§ **Data shown**:

────────

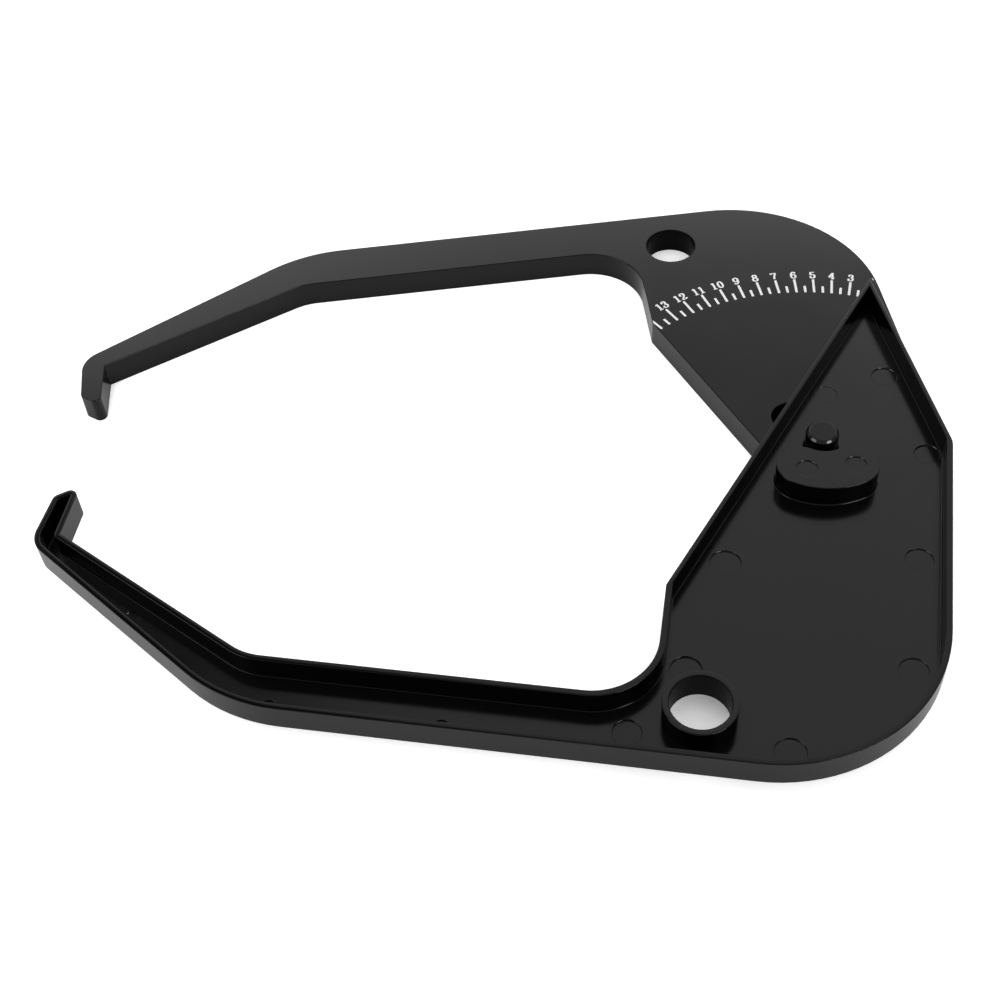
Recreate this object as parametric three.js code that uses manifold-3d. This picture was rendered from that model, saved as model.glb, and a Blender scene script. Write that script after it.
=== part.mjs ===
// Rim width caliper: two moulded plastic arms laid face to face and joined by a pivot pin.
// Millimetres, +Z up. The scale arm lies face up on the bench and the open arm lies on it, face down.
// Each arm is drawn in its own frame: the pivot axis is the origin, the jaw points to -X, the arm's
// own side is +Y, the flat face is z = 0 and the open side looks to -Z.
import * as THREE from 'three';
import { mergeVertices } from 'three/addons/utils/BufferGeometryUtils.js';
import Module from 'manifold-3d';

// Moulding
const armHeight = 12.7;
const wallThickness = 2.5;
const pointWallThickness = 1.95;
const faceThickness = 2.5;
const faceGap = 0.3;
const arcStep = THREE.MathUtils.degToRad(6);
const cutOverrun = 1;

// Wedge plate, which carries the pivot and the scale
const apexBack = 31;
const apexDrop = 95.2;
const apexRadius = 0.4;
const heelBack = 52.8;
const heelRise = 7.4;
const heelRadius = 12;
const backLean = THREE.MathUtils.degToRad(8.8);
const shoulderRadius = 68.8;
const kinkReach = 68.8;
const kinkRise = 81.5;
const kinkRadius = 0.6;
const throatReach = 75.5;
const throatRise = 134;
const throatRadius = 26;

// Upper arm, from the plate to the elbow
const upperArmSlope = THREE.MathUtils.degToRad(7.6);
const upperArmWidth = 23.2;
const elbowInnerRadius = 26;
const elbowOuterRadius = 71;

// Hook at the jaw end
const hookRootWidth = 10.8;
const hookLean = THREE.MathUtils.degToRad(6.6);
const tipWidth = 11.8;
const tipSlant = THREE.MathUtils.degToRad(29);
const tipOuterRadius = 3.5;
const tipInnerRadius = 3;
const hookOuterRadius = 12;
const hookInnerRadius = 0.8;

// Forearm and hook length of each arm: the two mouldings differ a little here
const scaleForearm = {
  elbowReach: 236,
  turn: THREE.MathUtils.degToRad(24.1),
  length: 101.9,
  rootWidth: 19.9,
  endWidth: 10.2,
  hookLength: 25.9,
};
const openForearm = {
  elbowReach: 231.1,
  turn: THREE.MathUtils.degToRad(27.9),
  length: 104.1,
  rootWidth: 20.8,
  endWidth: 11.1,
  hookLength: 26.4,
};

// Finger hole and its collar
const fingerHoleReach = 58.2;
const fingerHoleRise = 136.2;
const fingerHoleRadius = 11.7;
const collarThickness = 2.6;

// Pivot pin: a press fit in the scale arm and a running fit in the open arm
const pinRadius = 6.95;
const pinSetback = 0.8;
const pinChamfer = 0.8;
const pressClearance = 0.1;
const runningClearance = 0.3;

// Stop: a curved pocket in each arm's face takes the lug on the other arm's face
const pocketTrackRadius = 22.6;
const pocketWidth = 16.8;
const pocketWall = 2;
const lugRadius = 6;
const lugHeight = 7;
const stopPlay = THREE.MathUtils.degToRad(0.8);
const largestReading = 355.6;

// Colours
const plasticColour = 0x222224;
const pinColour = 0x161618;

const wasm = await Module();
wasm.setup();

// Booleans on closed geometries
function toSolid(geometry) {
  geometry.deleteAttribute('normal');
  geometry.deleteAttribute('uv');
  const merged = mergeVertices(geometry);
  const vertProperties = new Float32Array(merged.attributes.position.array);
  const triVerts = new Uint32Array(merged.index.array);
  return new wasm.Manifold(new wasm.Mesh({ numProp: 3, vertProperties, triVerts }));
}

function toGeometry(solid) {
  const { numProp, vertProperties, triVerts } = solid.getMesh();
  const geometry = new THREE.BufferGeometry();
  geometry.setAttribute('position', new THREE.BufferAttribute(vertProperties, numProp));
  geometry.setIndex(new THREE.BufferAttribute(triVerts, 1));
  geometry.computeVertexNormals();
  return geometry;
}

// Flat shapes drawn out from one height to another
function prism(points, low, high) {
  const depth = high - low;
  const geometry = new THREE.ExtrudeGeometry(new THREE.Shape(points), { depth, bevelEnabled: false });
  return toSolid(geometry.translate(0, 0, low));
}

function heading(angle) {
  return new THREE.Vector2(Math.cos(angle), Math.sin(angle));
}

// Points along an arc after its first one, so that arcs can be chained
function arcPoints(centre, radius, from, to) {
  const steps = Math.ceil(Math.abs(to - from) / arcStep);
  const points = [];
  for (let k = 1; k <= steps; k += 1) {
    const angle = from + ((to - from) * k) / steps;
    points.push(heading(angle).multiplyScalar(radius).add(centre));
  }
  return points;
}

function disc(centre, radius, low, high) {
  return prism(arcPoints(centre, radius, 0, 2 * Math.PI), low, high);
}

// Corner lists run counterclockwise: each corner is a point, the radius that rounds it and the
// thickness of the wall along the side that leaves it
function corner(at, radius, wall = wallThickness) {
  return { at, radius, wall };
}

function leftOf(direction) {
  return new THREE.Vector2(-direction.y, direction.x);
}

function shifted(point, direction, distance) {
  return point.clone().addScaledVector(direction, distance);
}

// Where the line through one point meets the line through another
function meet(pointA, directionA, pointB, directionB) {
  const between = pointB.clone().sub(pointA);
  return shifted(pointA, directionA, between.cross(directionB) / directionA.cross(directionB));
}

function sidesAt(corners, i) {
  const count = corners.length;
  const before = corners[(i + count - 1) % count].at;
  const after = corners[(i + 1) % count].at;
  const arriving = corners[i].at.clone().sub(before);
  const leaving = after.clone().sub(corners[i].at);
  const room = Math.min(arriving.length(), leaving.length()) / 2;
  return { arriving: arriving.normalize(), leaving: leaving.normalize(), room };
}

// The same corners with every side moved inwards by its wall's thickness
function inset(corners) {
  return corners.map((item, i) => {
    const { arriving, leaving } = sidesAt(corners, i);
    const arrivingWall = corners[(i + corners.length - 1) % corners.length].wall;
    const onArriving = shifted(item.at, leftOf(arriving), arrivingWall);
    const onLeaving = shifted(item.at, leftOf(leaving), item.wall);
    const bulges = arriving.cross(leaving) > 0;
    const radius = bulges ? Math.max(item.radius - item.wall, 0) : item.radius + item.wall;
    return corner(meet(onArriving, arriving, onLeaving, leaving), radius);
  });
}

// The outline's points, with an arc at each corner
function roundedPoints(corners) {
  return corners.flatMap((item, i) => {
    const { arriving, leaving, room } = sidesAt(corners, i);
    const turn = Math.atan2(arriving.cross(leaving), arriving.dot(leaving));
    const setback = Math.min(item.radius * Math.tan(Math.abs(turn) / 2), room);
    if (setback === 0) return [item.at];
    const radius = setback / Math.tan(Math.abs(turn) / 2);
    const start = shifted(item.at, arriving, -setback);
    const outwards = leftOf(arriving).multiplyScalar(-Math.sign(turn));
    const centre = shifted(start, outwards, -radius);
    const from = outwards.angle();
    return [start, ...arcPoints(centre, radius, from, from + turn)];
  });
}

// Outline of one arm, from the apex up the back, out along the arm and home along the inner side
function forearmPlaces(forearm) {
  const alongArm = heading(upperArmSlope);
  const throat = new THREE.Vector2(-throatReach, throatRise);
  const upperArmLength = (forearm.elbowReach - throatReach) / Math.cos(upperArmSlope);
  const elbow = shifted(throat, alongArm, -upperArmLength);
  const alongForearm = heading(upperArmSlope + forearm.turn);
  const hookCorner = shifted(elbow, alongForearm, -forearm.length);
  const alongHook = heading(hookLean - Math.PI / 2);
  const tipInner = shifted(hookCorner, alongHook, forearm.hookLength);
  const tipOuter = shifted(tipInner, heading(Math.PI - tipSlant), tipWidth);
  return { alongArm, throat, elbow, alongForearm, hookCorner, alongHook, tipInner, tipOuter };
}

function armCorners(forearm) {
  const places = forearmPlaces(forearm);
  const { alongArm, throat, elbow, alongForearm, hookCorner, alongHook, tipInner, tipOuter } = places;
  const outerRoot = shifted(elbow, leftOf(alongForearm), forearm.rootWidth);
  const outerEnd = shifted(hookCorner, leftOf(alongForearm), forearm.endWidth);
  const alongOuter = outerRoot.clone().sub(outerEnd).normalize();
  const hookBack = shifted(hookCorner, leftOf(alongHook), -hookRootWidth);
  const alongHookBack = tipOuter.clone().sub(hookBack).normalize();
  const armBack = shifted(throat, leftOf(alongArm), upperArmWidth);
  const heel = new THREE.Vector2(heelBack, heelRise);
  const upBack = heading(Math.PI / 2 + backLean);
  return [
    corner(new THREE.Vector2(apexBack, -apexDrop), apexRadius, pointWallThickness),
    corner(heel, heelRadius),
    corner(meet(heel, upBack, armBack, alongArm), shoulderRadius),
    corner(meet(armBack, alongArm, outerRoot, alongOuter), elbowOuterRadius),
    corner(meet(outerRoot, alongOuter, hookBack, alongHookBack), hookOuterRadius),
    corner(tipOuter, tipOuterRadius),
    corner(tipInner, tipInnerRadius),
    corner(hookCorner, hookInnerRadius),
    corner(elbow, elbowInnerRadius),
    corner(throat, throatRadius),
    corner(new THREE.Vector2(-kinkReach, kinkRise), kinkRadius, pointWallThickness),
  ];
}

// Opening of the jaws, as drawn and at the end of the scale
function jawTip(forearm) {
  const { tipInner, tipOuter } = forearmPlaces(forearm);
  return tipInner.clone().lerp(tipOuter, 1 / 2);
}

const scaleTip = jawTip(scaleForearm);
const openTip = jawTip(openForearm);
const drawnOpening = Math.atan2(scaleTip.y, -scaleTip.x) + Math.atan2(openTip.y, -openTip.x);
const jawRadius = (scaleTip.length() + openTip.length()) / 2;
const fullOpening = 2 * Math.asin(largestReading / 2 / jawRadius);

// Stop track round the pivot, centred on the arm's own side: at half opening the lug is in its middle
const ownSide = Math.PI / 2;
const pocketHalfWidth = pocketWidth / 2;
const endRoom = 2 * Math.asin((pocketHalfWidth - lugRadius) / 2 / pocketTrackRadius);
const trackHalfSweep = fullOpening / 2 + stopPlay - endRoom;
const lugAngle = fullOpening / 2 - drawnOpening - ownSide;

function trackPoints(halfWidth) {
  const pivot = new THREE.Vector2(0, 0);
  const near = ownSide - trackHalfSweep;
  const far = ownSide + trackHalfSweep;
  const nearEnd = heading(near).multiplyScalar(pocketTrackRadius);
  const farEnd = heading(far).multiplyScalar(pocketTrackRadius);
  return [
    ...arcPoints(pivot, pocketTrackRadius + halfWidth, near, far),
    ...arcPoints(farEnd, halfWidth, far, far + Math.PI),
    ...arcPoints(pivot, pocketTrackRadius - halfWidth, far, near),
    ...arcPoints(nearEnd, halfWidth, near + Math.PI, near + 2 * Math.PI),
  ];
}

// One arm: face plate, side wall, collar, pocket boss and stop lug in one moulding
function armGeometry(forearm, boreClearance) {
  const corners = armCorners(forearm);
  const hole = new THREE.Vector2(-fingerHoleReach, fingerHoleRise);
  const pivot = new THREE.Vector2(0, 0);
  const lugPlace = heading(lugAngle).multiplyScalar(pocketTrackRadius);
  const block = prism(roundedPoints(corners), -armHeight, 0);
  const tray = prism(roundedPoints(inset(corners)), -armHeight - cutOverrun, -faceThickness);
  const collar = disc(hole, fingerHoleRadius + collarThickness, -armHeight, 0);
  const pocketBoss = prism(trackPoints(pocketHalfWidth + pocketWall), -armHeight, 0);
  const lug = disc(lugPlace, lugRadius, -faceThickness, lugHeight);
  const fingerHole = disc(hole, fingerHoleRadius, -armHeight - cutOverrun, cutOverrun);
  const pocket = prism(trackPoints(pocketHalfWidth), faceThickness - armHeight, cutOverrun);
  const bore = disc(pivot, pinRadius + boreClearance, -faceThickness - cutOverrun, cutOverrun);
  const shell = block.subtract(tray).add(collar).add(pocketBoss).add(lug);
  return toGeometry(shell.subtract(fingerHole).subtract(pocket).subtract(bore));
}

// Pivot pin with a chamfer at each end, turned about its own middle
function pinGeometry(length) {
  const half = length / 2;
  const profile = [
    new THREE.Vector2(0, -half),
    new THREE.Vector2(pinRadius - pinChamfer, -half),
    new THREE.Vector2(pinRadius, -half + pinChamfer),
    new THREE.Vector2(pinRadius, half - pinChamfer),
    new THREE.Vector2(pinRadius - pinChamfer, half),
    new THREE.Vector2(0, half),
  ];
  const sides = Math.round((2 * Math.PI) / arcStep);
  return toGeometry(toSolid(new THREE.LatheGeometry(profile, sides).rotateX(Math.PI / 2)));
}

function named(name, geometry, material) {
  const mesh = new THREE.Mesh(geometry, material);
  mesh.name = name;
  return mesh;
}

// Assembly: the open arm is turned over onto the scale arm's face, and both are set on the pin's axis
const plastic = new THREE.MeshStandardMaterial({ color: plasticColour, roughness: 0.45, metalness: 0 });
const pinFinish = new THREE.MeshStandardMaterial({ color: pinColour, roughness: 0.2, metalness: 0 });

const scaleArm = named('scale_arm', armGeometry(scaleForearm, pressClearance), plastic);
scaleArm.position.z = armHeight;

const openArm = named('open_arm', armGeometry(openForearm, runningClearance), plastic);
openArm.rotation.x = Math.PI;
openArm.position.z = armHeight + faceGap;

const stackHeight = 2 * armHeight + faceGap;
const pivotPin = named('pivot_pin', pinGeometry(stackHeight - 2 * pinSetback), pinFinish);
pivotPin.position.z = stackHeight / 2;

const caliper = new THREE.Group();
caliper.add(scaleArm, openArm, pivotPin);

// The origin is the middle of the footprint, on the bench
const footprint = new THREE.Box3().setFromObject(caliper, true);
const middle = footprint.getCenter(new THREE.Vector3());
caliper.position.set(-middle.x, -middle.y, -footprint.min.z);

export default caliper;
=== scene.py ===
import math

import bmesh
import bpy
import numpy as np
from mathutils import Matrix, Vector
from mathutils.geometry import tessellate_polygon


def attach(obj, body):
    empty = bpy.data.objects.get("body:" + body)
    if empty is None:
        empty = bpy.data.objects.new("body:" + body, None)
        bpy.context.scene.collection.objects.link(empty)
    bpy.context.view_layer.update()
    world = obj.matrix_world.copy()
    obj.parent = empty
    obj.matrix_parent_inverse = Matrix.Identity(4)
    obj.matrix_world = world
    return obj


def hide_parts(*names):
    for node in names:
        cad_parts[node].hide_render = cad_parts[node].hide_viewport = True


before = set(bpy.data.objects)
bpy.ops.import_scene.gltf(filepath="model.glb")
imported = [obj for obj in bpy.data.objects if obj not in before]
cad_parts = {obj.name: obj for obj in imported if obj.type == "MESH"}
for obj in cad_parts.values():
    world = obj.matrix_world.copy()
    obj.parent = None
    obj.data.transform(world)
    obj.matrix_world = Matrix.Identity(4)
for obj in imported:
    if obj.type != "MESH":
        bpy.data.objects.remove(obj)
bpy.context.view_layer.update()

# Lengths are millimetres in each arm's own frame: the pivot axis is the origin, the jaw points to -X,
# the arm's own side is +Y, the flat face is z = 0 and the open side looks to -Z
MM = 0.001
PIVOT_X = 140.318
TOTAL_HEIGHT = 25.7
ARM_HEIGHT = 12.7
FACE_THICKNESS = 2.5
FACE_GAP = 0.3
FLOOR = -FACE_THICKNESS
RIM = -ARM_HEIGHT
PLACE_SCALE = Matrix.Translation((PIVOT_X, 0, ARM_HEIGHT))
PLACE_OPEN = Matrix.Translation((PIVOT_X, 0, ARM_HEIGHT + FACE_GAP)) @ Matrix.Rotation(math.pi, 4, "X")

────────

§ **Direction**: What is wanted is an exact copy of the lines from the line containing "the pin's axis" to the line containing "obj.data.transform(world)", both lines included, and of no other line.

§ **Answer below**:
// Assembly: the open arm is turned over onto the scale arm's face, and both are set on the pin's axis
const plastic = new THREE.MeshStandardMaterial({ color: plasticColour, roughness: 0.45, metalness: 0 });
const pinFinish = new THREE.MeshStandardMaterial({ color: pinColour, roughness: 0.2, metalness: 0 });

const scaleArm = named('scale_arm', armGeometry(scaleForearm, pressClearance), plastic);
scaleArm.position.z = armHeight;

const openArm = named('open_arm', armGeometry(openForearm, runningClearance), plastic);
openArm.rotation.x = Math.PI;
openArm.position.z = armHeight + faceGap;

const stackHeight = 2 * armHeight + faceGap;
const pivotPin = named('pivot_pin', pinGeometry(stackHeight - 2 * pinSetback), pinFinish);
pivotPin.position.z = stackHeight / 2;

const caliper = new THREE.Group();
caliper.add(scaleArm, openArm, pivotPin);

// The origin is the middle of the footprint, on the bench
const footprint = new THREE.Box3().setFromObject(caliper, true);
const middle = footprint.getCenter(new THREE.Vector3());
caliper.position.set(-middle.x, -middle.y, -footprint.min.z);

export default caliper;
=== scene.py ===
import math

import bmesh
import bpy
import numpy as np
from mathutils import Matrix, Vector
from mathutils.geometry import tessellate_polygon


def attach(obj, body):
    empty = bpy.data.objects.get("body:" + body)
    if empty is None:
        empty = bpy.data.objects.new("body:" + body, None)
        bpy.context.scene.collection.objects.link(empty)
    bpy.context.view_layer.update()
    world = obj.matrix_world.copy()
    obj.parent = empty
    obj.matrix_parent_inverse = Matrix.Identity(4)
    obj.matrix_world = world
    return obj


def hide_parts(*names):
    for node in names:
        cad_parts[node].hide_render = cad_parts[node].hide_viewport = True


before = set(bpy.data.objects)
bpy.ops.import_scene.gltf(filepath="model.glb")
imported = [obj for obj in bpy.data.objects if obj not in before]
cad_parts = {obj.name: obj for obj in imported if obj.type == "MESH"}
for obj in cad_parts.values():
    world = obj.matrix_world.copy()
    obj.parent = None
    obj.data.transform(world)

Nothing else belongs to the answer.